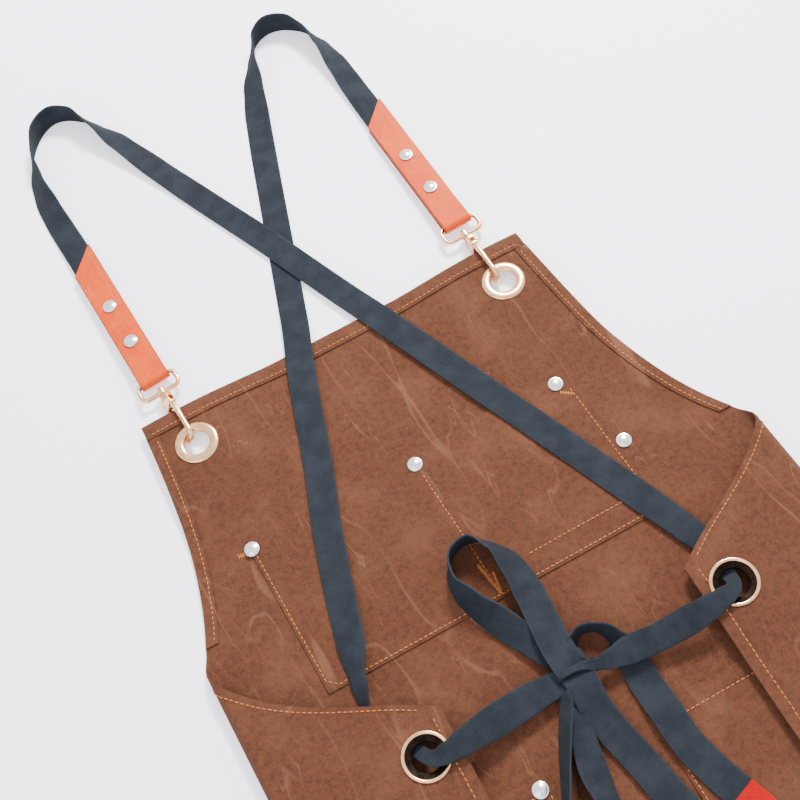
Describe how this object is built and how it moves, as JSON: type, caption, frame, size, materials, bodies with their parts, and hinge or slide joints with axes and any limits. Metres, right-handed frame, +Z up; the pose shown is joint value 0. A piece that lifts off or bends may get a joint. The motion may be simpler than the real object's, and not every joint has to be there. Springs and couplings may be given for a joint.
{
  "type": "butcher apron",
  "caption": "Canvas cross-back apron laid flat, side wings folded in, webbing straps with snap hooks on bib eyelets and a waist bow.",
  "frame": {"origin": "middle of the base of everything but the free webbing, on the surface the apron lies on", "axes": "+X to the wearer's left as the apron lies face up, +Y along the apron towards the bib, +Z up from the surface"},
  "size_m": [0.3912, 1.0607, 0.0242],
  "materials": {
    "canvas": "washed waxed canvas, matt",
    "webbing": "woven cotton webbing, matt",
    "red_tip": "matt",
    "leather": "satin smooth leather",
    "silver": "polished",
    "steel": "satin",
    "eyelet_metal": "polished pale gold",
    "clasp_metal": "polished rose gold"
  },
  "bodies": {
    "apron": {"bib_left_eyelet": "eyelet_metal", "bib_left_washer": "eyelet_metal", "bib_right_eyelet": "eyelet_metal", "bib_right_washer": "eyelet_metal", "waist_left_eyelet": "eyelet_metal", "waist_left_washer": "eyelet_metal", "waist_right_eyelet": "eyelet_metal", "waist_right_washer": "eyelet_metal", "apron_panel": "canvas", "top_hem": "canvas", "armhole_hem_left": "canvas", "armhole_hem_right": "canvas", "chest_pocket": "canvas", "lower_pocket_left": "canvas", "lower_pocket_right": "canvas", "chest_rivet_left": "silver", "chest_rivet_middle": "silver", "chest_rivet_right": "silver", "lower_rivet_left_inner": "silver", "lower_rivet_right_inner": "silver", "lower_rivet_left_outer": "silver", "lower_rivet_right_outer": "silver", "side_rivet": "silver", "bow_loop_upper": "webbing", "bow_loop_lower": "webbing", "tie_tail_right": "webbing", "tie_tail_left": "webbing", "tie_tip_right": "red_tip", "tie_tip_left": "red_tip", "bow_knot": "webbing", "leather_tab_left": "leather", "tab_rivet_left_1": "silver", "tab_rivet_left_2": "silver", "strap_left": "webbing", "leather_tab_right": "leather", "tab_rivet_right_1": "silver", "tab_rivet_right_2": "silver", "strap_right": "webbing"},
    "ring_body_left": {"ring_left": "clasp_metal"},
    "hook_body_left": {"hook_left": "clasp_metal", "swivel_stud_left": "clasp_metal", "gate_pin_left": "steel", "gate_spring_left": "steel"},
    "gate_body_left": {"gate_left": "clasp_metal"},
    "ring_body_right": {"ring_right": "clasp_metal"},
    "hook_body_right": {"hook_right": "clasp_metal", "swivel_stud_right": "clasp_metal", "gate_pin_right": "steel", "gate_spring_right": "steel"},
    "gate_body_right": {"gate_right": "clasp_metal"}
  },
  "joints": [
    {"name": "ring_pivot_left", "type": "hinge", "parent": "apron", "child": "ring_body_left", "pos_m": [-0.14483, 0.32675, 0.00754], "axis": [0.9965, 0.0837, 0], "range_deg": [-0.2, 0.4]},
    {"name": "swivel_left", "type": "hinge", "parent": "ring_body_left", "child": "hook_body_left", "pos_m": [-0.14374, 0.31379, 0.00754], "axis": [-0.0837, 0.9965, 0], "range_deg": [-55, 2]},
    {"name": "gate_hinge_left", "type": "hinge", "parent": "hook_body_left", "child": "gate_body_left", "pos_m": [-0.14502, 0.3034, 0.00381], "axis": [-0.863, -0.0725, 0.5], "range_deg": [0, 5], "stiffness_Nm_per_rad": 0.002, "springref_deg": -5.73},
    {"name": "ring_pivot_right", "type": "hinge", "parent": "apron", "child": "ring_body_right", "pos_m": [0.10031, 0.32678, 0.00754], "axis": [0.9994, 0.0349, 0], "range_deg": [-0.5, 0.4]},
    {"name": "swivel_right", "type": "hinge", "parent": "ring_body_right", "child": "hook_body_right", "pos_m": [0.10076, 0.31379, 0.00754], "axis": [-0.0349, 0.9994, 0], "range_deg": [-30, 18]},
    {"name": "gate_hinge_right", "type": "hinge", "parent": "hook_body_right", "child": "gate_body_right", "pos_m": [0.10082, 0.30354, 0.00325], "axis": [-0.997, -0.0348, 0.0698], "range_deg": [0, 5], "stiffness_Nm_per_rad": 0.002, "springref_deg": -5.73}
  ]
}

● **Set problem**:
Each line must be given again exactly as written above.

● **Answer for this exercise**:
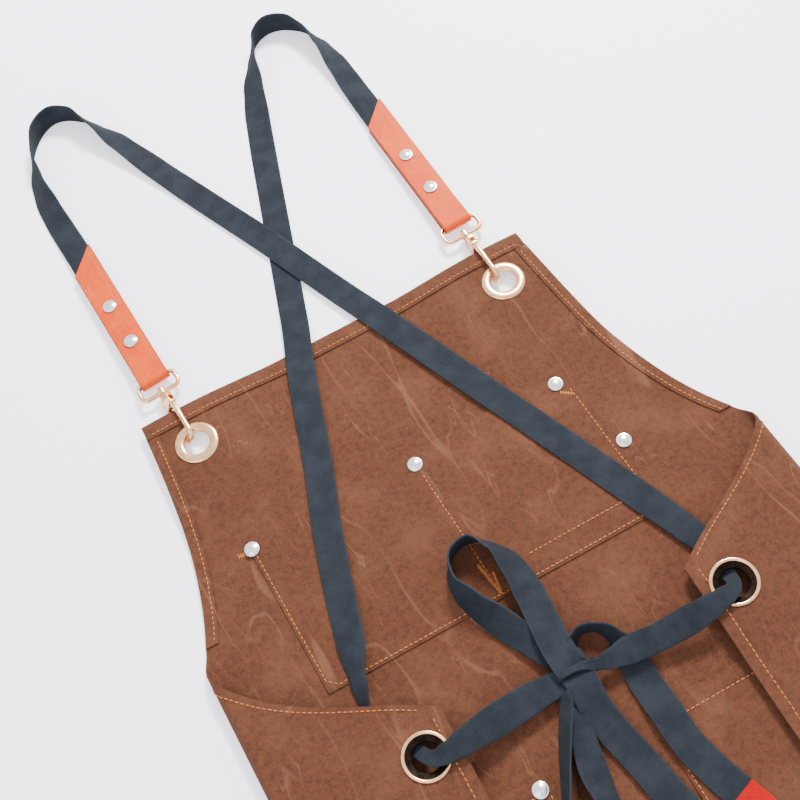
Describe how this object is built and how it moves, as JSON: type, caption, frame, size, materials, bodies with their parts, and hinge or slide joints with axes and any limits. Metres, right-handed frame, +Z up; the pose shown is joint value 0. A piece that lifts off or bends may get a joint. The motion may be simpler than the real object's, and not every joint has to be there. Springs and couplings may be given for a joint.
{
  "type": "butcher apron",
  "caption": "Canvas cross-back apron laid flat, side wings folded in, webbing straps with snap hooks on bib eyelets and a waist bow.",
  "frame": {"origin": "middle of the base of everything but the free webbing, on the surface the apron lies on", "axes": "+X to the wearer's left as the apron lies face up, +Y along the apron towards the bib, +Z up from the surface"},
  "size_m": [0.3912, 1.0607, 0.0242],
  "materials": {
    "canvas": "washed waxed canvas, matt",
    "webbing": "woven cotton webbing, matt",
    "red_tip": "matt",
    "leather": "satin smooth leather",
    "silver": "polished",
    "steel": "satin",
    "eyelet_metal": "polished pale gold",
    "clasp_metal": "polished rose gold"
  },
  "bodies": {
    "apron": {"bib_left_eyelet": "eyelet_metal", "bib_left_washer": "eyelet_metal", "bib_right_eyelet": "eyelet_metal", "bib_right_washer": "eyelet_metal", "waist_left_eyelet": "eyelet_metal", "waist_left_washer": "eyelet_metal", "waist_right_eyelet": "eyelet_metal", "waist_right_washer": "eyelet_metal", "apron_panel": "canvas", "top_hem": "canvas", "armhole_hem_left": "canvas", "armhole_hem_right": "canvas", "chest_pocket": "canvas", "lower_pocket_left": "canvas", "lower_pocket_right": "canvas", "chest_rivet_left": "silver", "chest_rivet_middle": "silver", "chest_rivet_right": "silver", "lower_rivet_left_inner": "silver", "lower_rivet_right_inner": "silver", "lower_rivet_left_outer": "silver", "lower_rivet_right_outer": "silver", "side_rivet": "silver", "bow_loop_upper": "webbing", "bow_loop_lower": "webbing", "tie_tail_right": "webbing", "tie_tail_left": "webbing", "tie_tip_right": "red_tip", "tie_tip_left": "red_tip", "bow_knot": "webbing", "leather_tab_left": "leather", "tab_rivet_left_1": "silver", "tab_rivet_left_2": "silver", "strap_left": "webbing", "leather_tab_right": "leather", "tab_rivet_right_1": "silver", "tab_rivet_right_2": "silver", "strap_right": "webbing"},
    "ring_body_left": {"ring_left": "clasp_metal"},
    "hook_body_left": {"hook_left": "clasp_metal", "swivel_stud_left": "clasp_metal", "gate_pin_left": "steel", "gate_spring_left": "steel"},
    "gate_body_left": {"gate_left": "clasp_metal"},
    "ring_body_right": {"ring_right": "clasp_metal"},
    "hook_body_right": {"hook_right": "clasp_metal", "swivel_stud_right": "clasp_metal", "gate_pin_right": "steel", "gate_spring_right": "steel"},
    "gate_body_right": {"gate_right": "clasp_metal"}
  },
  "joints": [
    {"name": "ring_pivot_left", "type": "hinge", "parent": "apron", "child": "ring_body_left", "pos_m": [-0.14483, 0.32675, 0.00754], "axis": [0.9965, 0.0837, 0], "range_deg": [-0.2, 0.4]},
    {"name": "swivel_left", "type": "hinge", "parent": "ring_body_left", "child": "hook_body_left", "pos_m": [-0.14374, 0.31379, 0.00754], "axis": [-0.0837, 0.9965, 0], "range_deg": [-55, 2]},
    {"name": "gate_hinge_left", "type": "hinge", "parent": "hook_body_left", "child": "gate_body_left", "pos_m": [-0.14502, 0.3034, 0.00381], "axis": [-0.863, -0.0725, 0.5], "range_deg": [0, 5], "stiffness_Nm_per_rad": 0.002, "springref_deg": -5.73},
    {"name": "ring_pivot_right", "type": "hinge", "parent": "apron", "child": "ring_body_right", "pos_m": [0.10031, 0.32678, 0.00754], "axis": [0.9994, 0.0349, 0], "range_deg": [-0.5, 0.4]},
    {"name": "swivel_right", "type": "hinge", "parent": "ring_body_right", "child": "hook_body_right", "pos_m": [0.10076, 0.31379, 0.00754], "axis": [-0.0349, 0.9994, 0], "range_deg": [-30, 18]},
    {"name": "gate_hinge_right", "type": "hinge", "parent": "hook_body_right", "child": "gate_body_right", "pos_m": [0.10082, 0.30354, 0.00325], "axis": [-0.997, -0.0348, 0.0698], "range_deg": [0, 5], "stiffness_Nm_per_rad": 0.002, "springref_deg": -5.73}
  ]
}